The seizures are arising because of Namibia’s use of metal tags that are wired on the skin instead of permanently attached, i.e., they are not permanently attached. The original CITES quota resolution for leopards contains a non-binding "recommendation" that leopard skins have permanent tags. The USF&WS does not have any present regulation requiring permanent tagging, but it does have a regulation that has been proposed that is expected to become law in June or July of this year, 2007. It first proposed the regulation in 2000. It is part of the same bundle of regulations that contains a prohibition against donations of Appendix I trophies, excludes the making of any utilitarian items by changing the "definition" of a trophy, and eliminates the return of trophies of Appendix I species when any technical error (such as tagging) occurs, etc.

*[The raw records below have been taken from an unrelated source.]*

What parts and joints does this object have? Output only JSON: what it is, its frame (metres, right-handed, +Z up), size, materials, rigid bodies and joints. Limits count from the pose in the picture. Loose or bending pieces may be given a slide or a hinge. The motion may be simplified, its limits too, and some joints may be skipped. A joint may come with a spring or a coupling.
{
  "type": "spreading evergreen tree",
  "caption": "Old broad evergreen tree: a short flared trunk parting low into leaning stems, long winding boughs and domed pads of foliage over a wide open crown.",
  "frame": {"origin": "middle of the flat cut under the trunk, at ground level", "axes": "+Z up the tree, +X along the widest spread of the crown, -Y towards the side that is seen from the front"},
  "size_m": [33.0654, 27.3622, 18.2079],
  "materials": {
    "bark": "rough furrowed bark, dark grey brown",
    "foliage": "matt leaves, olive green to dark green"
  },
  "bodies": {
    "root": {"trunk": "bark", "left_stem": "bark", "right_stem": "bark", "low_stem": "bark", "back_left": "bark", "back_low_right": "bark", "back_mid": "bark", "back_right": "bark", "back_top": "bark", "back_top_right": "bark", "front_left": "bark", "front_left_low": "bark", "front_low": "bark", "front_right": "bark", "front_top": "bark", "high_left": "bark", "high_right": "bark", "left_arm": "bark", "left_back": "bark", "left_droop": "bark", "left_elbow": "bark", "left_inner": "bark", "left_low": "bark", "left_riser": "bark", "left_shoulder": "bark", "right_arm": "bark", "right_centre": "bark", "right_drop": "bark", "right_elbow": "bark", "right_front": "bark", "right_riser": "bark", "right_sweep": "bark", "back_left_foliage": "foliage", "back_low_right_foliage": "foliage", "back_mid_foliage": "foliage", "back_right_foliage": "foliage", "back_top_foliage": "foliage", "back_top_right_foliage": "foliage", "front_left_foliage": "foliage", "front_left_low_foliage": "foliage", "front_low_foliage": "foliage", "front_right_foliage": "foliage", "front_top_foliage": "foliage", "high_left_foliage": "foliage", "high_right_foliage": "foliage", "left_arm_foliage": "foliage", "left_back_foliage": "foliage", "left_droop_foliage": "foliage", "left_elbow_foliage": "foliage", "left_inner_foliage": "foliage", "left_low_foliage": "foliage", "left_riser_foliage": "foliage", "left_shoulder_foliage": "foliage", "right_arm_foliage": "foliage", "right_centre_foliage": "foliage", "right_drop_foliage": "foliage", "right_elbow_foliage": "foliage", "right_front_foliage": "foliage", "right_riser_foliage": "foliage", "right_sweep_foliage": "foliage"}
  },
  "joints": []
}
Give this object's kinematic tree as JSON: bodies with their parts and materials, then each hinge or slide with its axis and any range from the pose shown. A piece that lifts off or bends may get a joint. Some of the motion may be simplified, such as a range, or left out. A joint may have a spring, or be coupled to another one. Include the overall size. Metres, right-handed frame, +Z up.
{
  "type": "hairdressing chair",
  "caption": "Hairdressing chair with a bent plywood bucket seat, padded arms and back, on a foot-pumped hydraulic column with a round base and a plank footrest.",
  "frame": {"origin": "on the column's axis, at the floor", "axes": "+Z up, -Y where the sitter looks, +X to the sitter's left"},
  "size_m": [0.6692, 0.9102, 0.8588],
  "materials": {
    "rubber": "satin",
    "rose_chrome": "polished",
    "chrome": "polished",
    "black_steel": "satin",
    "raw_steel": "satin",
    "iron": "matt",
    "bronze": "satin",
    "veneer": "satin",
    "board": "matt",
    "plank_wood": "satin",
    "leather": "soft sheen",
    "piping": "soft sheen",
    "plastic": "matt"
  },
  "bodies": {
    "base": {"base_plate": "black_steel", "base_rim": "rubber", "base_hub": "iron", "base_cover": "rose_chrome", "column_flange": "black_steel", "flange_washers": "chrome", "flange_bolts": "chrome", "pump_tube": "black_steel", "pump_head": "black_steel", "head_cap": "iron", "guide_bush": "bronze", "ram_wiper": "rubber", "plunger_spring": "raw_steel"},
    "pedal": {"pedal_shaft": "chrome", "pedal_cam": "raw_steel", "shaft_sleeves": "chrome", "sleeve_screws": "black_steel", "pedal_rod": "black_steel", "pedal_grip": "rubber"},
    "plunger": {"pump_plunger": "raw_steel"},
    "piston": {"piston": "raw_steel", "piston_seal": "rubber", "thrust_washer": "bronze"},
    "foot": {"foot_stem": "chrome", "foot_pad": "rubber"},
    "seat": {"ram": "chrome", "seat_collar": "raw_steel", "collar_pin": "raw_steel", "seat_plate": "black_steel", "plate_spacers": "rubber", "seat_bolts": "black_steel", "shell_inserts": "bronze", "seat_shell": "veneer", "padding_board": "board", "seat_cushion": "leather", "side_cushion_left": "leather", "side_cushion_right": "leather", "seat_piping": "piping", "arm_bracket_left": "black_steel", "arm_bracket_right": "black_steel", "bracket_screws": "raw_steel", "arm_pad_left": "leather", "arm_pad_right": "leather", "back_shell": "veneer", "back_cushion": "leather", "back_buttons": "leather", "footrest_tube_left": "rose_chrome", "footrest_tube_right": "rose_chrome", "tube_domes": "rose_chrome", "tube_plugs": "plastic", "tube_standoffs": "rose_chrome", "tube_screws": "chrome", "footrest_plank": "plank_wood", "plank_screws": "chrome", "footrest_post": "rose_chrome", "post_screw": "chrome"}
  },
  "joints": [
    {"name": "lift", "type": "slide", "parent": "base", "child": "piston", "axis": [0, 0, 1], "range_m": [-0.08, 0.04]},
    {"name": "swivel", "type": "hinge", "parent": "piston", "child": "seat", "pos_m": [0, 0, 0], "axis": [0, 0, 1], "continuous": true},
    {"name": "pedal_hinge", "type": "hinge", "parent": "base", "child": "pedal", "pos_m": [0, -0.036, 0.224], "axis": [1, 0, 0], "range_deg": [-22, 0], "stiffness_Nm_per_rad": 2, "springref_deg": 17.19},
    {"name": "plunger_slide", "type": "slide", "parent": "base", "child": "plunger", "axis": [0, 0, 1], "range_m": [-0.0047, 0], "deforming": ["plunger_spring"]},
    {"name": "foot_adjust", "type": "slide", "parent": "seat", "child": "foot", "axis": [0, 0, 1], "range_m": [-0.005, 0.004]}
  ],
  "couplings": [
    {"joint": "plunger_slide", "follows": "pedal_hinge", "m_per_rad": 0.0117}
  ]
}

"Recommendations" of CITES are not automatically binding. It is the position of the USF&WS that it can pick and choose which recommendations it chooses to give the force of law. Import of leopard is an extreme example in the new proposed regulations. The USF&WS will not accept leopard quotas set by the Parties of CITES at its conferences, but will mandate the permanent tagging recommendation contained in the same Quota Resolution. In effect, the USF&WS has divided the CITES Resolution to its liking and rejected the primary intent of the Parties.

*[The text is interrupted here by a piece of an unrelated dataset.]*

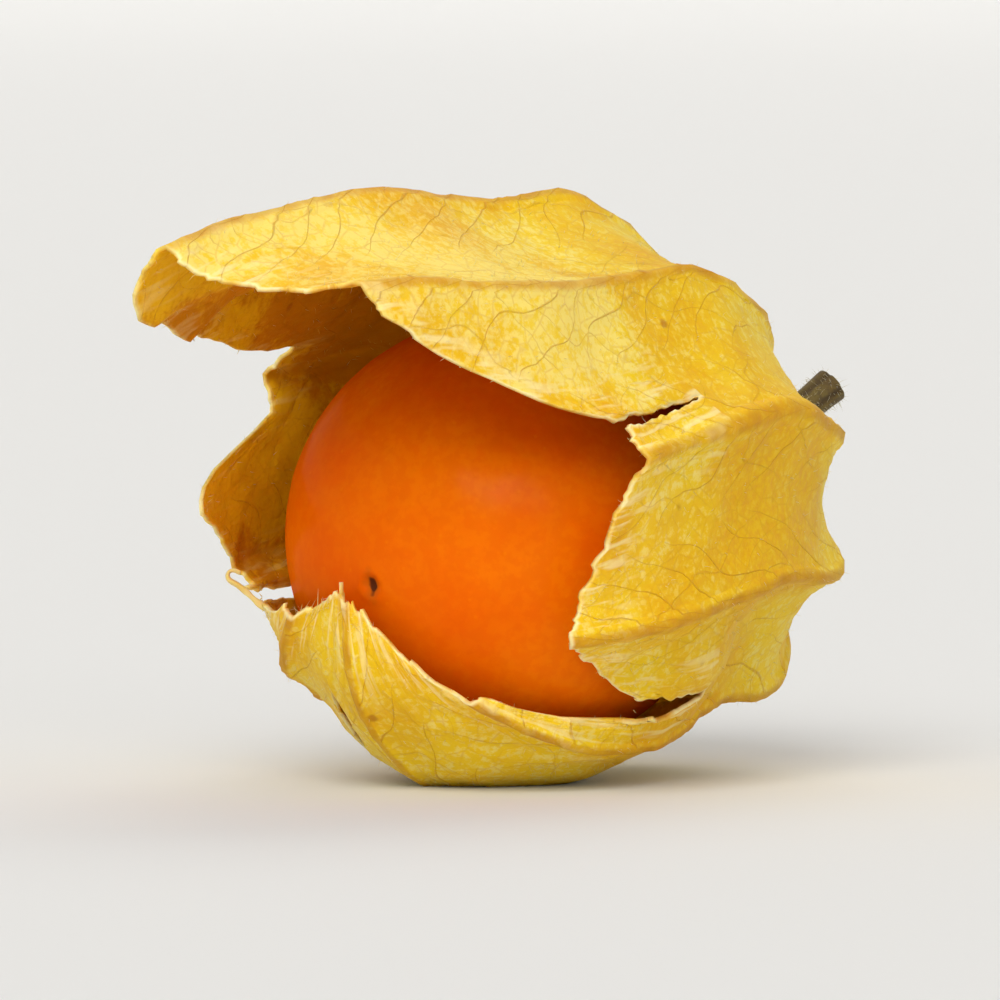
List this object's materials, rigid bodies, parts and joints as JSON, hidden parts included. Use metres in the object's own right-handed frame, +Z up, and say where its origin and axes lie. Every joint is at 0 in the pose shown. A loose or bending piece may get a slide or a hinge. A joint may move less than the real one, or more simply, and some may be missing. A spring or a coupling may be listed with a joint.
{
  "type": "physalis berry in its husk",
  "caption": "Round orange berry inside a dry papery husk that is torn open at its mouth, with its stalk, lying on its side as picked.",
  "frame": {"origin": "on the surface the fruit lies on, at the husk's flat spot, straight below the middle of the berry", "axes": "+Z up; the husk's mouth looks towards -Y and -X, and its stalk end towards +Y and +X"},
  "size_m": [0.0331, 0.0386, 0.0281],
  "materials": {
    "dry_husk": "dry, papery, ribbed and netted with veins",
    "berry_skin": "smooth waxy skin with a soft gloss",
    "stem_skin": "dull, grooved and finely hairy"
  },
  "bodies": {
    "root": {"husk": "dry_husk", "berry": "berry_skin", "stem": "stem_skin"}
  },
  "joints": []
}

It is hard to imagine the unlawful and infrequent fraudulent tagging of leopard by tag transfers being of any biological consequence whatsoever, given the low leopard quotas set by CITES. The USF&WS treats both tagging and the quota far more seriously than the true gravity of risk. On the other hand, CITES in recent years has even eliminated the need for special country reports on leopard trade, which is of little biological consequence. While the rest of the world is easing up, the USF&WS’s International Affairs office is tightening up as never before.
The CITES authorities in Namibia, which is certainly one of the most responsible countries in the world as regards wildlife matters, claim to have used the wired-on tags for over a decade. There was no intergovernmental communication before the seizures began, nor was there any advisory to the hunting community. The proposed US regulation mandating permanently attached tags is not yet the law. The innocent hunter is made to bear the costs and the loss. This seems to be another example of the harsh regulatory attitude of the USF&WS towards international hunters and range nation programs.
It remains to be seen whether or not the USF&WS will destroy or return the trophies in this debacle. We here at Conservation Force are ready to go to the limit on this one. It is time to join forces and be a force.